Il sacerdote portoghese Geraldo Morujão ha subìto un arresto cardiaco in una piscina della Terra Santa, e attribuisce il miracolo di continuare a nuotare a 89 anni all'intercessione del beato Álvaro del Portillo
L’11 settembre 2013, Geraldo Morujão, sacerdote della diocesi di Viseu (Portogallo) che accompagnava un pellegrinaggio in Terra Santa, è arrivato la mattina presto all’aeroporto di Tel Aviv.
Membro della Società Sacerdotale della Santa Croce, docente di Sacra Scrittura e Lingue Bibliche, aveva messo questo viaggio sotto la protezione del beato Álvaro del Portillo, per il quale nutriva una grande devozione.

Dopo non aver dormito quasi per niente in aereo e stanco per le emozioni e le attività di quella prima giornata, ha deciso di nuotare un po’ nella piscina dell’albergo.
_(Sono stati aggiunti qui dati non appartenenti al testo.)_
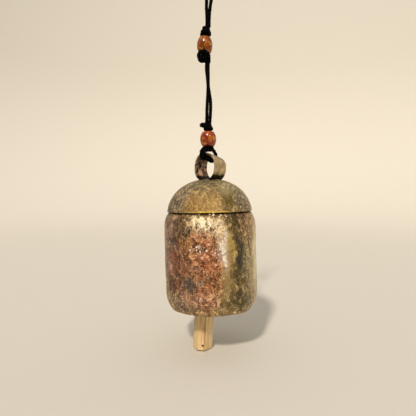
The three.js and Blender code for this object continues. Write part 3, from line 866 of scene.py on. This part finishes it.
# The crown hoop: a strip of iron bent to a ring, coated like the bell and brazed on its crown.
# Outside it is a matte khaki brass, and inside it is dark, with blotches of bare copper.
hoop_radius = 8
hoop_wall = 1
hoop_half = 5.75
hoop_middle = -5.6
hoop_stretch = 1.1
hoop_flare = 0.04
hoop_flare_angle = 35
hoop_lift = 0.05
hoop_lift_angle = 122
hoop_dents = 0.02
hoop_spread = 0.14
hoop_slope = 0.18
hoop_place = sling_place @ Matrix.Rotation(math.radians(bell_lean), 4, "Y")
hoop_place = hoop_place @ Matrix.Translation(Vector((0, 0, hoop_middle)) * MM)
lying = hoop_place @ Matrix.Rotation(math.radians(90), 4, "X")
strip = [
    (hoop_radius - hoop_wall, -hoop_half), (hoop_radius, -hoop_half), (hoop_radius, 0),
    (hoop_radius, hoop_half), (hoop_radius - hoop_wall, hoop_half), (hoop_radius - hoop_wall, 0),
]
hoop = turned_piece("crown_hoop_strip", strip, lying, steps=96)

# The ring as its maker left it: a little taller than wide, flared at two corners of its near edge,
# raised at its upper left, spread at its foot, dented all round, and with its top sloping to the back.
bent = bmesh.new()
bent.from_mesh(hoop.data)
bent.transform(hoop_place.inverted())
outward = bent.verts.layers.float.new("outward")
for vert in bent.verts:
    x, y, z = vert.co / MM
    vert[outward] = 1 if math.hypot(x, z) > hoop_radius - hoop_wall / 2 else 0
    bearing = math.degrees(math.atan2(z, x))
    near = 0.5 - y / (2 * hoop_half)
    corner = max(0, math.cos(math.radians(2 * (bearing - hoop_flare_angle)))) ** 2
    lifted = 0
    if z > 0:
        lifted = max(0, math.cos(math.radians(2.5 * (bearing - hoop_lift_angle)))) ** 2
    dent = noise.noise(Vector((x, y, z)) / 5)
    flare = 1 + hoop_flare * near * corner + hoop_lift * lifted + hoop_dents * dent
    widened = 1 + hoop_spread * max(0, -z / hoop_radius) ** 2
    height = max(0, z / hoop_radius) * min(1, max(0, 1 + x / 3))
    z = hoop_radius - (hoop_radius - z * flare) * hoop_stretch - hoop_slope * height * (y + hoop_half)
    vert.co = Vector((x * flare * widened, y, z)) * MM
bent.transform(hoop_place)
bent.to_mesh(hoop.data)
bent.free()
soften_edges(hoop, 0.3)

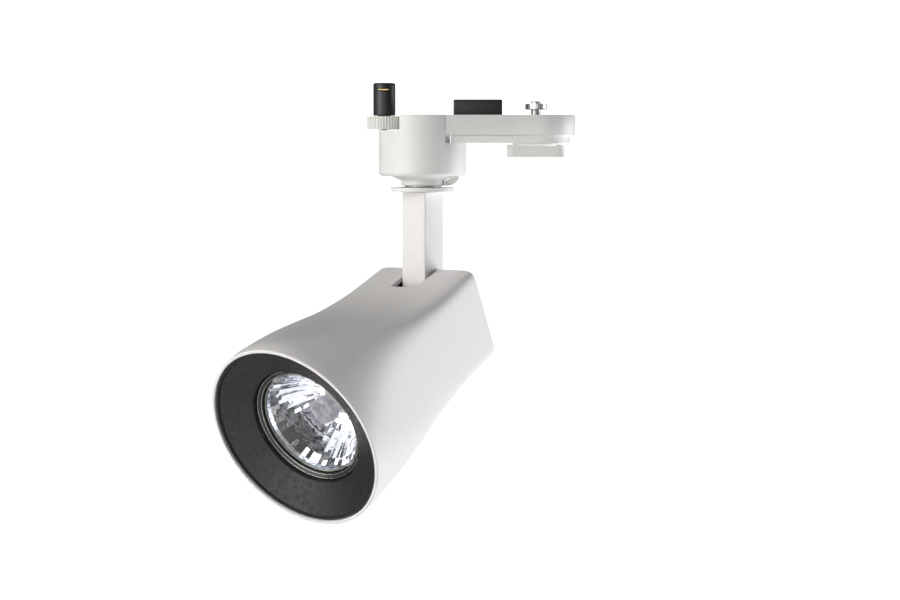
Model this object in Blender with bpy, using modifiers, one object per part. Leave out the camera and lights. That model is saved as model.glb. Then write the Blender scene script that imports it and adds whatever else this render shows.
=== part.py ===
"""Single-circuit track spotlight: adapter, swivel stem and tilting head, as separate pieces.

World frame: +Z up, X along the track, origin on the swivel axis at the adapter's seat on the track.
All lengths are in metres. MM turns millimetres into metres.
"""
import math

import bmesh
import bpy
from mathutils import Matrix, Vector

MM = 0.001
GAP = 0.3 * MM            # clearance between pieces that touch

# --- pose of the moving bodies as modelled -------------------------------------------------
SWIVEL_DEG = -36.0        # head turned about the vertical axis
TILT_DEG = 25.0           # head tipped down from level

# --- adapter -------------------------------------------------------------------------------
DRUM_R = 19.9 * MM
DRUM_BOTTOM = -27.4 * MM
WHEEL_STEP = -6.8 * MM    # top of the drum under the wheel
DRUM_CHAMFER = 1.1 * MM
BLOCK_HALF = 10.25 * MM   # half width of the drum's full-height part
ARM_HALF = 16.8 * MM
ARM_END_X = 52.5 * MM     # centre of the arm's round end
ARM_BOTTOM = -9.0 * MM
CASE_WALL = 2.0 * MM
BOSS_R = (14.6 * MM, 9.9 * MM)        # upper and lower radius of the cone under the drum
BOSS_BOTTOM = -29.7 * MM
COVER_T = 1.8 * MM
LID_INSET = 2.2 * MM
LID_BOTTOM = -12.35 * MM
LID_SCREW_X = 24.5 * MM
LID_SCREW_Y = 8.5 * MM
LID_START_X = 12.8 * MM
NOTCH_HALF = 12.0 * MM    # half width of the web behind the notch between drum and lid
TERMINAL_Z = (-16.6 * MM, -9.4 * MM)
TERMINAL_X = 4.0 * MM

# --- contact turret ------------------------------------------------------------------------
WHEEL_X = -17.4 * MM
WHEEL_R = 8.0 * MM
WHEEL_TOP = -0.5 * MM
WHEEL_BOTTOM = -6.4 * MM
WHEEL_RIBS = 38
WHEEL_POCKET = (1.25 * MM, 4.8 * MM)   # depth and half width of its pocket in the drum's side
TURRET_STUB_R = 1.3 * MM
TURRET_R = 5.0 * MM
TURRET_TOP = 14.5 * MM
BLADE_REACH = 12.5 * MM
BLADE_HALF_W = 2.3 * MM
BLADE_T = 0.8 * MM
BLADE_Z = {"live": 7.0 * MM, "neutral": 11.0 * MM}

# --- lock ----------------------------------------------------------------------------------
LOCK_X = 51.4 * MM
LOCK_DISC_R = 10.4 * MM
LOCK_GRIP = (26.2 * MM, 5.6 * MM)     # length and width of the grip tab
LOCK_BOTTOM = -19.0 * MM
LOCK_SHAFT_R = 2.1 * MM
WING_Z = (2.7 * MM, 5.0 * MM)
WING_HALF = (4.5 * MM, 14.0 * MM)

# --- swivel joint --------------------------------------------------------------------------
BUSH_R = 9.7 * MM
BUSH_BOTTOM = -31.9 * MM
STOP_R = (10.2 * MM, 16.8 * MM)       # inner and outer radius of the stop lug
STOP_ROUND = (5.8 * MM, 4.2 * MM)     # reach inward and height of its rounded outer edge
STOP_ANGLES = (-15.0, 5.0)            # degrees about the swivel axis
DISC_R = 14.4 * MM
DISC_Z = (-34.6 * MM, -32.7 * MM)
DISC_TOOTH_R = 12.5 * MM              # where the disc's own tooth stands
DISC_TOOTH_SIZE = 1.1 * MM
NIPPLE_R = 4.0 * MM
NIPPLE_BORE = 2.6 * MM
NIPPLE_Z = (-41.0 * MM, -21.0 * MM)

# --- stem ----------------------------------------------------------------------------------
STEM_HALF_X = 6.6 * MM                # across the tilt axis
STEM_HALF_Y = 7.1 * MM                # fore and aft
STEM_WALL = 1.2 * MM
STEM_TOP = DISC_Z[0] - GAP
PIVOT_Z = -87.0 * MM

# --- leads ---------------------------------------------------------------------------------
LEAD_R = 0.85 * MM
LEAD_STEP = 1.3 * MM                  # each lead's distance from the swivel axis
LEAD_MEET = -20.6 * MM                # where the drum's leads meet the stem's
POLES = (("live", -1, "lead_brown"), ("neutral", 1, "lead_blue"))

# --- head, measured from the rim plane back along its axis ----------------------------------
PIVOT_BACK = 105.2 * MM
PIVOT_UP = 7.0 * MM
HEAD_LENGTH = 115.0 * MM
REAR_ROUND = 1.6 * MM
HEAD_WALL = 2.0 * MM
RIM_WALL = 1.5 * MM
# distance back, half width, half height, squareness (2 is an ellipse)
HEAD_STATIONS = (
    (0.0, 43.2, 43.2, 2.0),
    (5.0, 43.1, 43.3, 2.0),
    (12.0, 41.2, 42.0, 2.15),
    (25.0, 37.0, 38.0, 2.9),
    (44.0, 32.8, 32.0, 4.6),
    (64.0, 30.2, 26.2, 7.0),
    (85.0, 28.8, 22.7, 10.0),
    (115.0, 27.0, 21.8, 13.0),
)
SLOT_HALF = 7.15 * MM
SLOT_FRONT = 95.8 * MM
SLOT_LOW = -0.7 * MM

# --- baffle and lamp, same distances back ---------------------------------------------------
BAFFLE_R = 41.3 * MM
BAFFLE_FRONT = 0.8 * MM
BAFFLE_INNER_R = 27.0 * MM
BAFFLE_DEPTH = 10.6 * MM
BAFFLE_WALL = 1.2 * MM
LAMP_TUBE_END = 21.0 * MM
LAMP_FRONT = 11.9 * MM
LAMP_R = 25.0 * MM
GLASS_R = 24.2 * MM
NECK_R = 8.0 * MM
NECK_BACK = 40.0 * MM
BASE_R = 10.0 * MM
BASE_BACK = 57.0 * MM
PIN_PITCH = 10.0 * MM
PIN_BACK = 64.0 * MM
HOLDER_FRONT = 58.5 * MM
HOLDER_BACK = 77.0 * MM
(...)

A quasi 83 anni il nuoto era il suo sport abituale, e ha pensato che sarebbe stato un ottimo modo per riposarsi un po’ prima di cena.
Poco dopo è stato visto inerte, a pancia in giù nell’ac qua, ed è stato tirato fuori dalla piscina. Era blu e aveva gli occhi chiusi.
Non si è svegliato neanche quando, 15 o 20 minuti dopo, è arrivata l’ambulanza, hanno usato un defibrillatore e provato a effettuare il massaggio cardiaco.
È stato dichiarato morto. Non c’era più fretta. È partito per l’ospedale solo verso le 20.30.
Il monitor che registrava il ritmo cardiaco mostrava una linea piatta. Il dottor Yonathan Hasin, il medico del reparto di Cardiologia che lo ha preso in carico, ha detto che il cuore aveva smesso di battere e che il sacerdote era in coma. Il neurologo ha detto a Salama Gasan, responsabile degli infermieri, che non c’era più niente da fare.
Ci hanno comunque provato. Hanno abbassato la sua temperatura corporea a 34 gradi e hanno deciso di tenerlo collegato alla macchina per quattro giorni, perché come ha detto il dottor Hasin in quelle condizioni una persona su mille si risveglia, anche se riporta gravi conseguenze. Era rimasto a lungo senza ossigenazione cerebrale.
C’era molto da fare, però, dal punto di vista soprannaturale: man mano che la notizia si diffondeva, cresceva l’ondata di preghiere che chiedevano a Dio la guarigione di padre Geraldo.
Manuel, sacerdote e fratello di Geraldo, ha ricevuto una telefonata che lo preparava al peggio. I preparativi per il trasferimento in Portogallo stavano iniziando. All’ambasciata volevano sapere la data del funerale.
Dove sono?
Nel reparto di terapia intensiva, le infermiere di turno non parlavano con le persone in coma ma tra loro sì, pur se a voce bassa. Il 14 mattina, padre Geraldo ha sentito parlare in ebraico poco dopo aver aperto gli occhi.
Intubato, incapace di parlare, ha fatto un gesto chiedendo qualcosa per scrivere e ha scritto in quella lingua, che conosce perfettamente, איפה אני?, Dove sono?
Non sapeva nulla di quello che gli era accaduto. Era vivo quando si pensava dovesse morire a momenti. Ignorava di trovarsi nell’ospedale di Tiberiade e che l’estrema unzione gli era stata amministrata dal vescovo di Mgar, a circa 30 chilometri di distanza, o che lo sceicco musulmano della moschea era venuto a pregare per lui per una decina di minuti.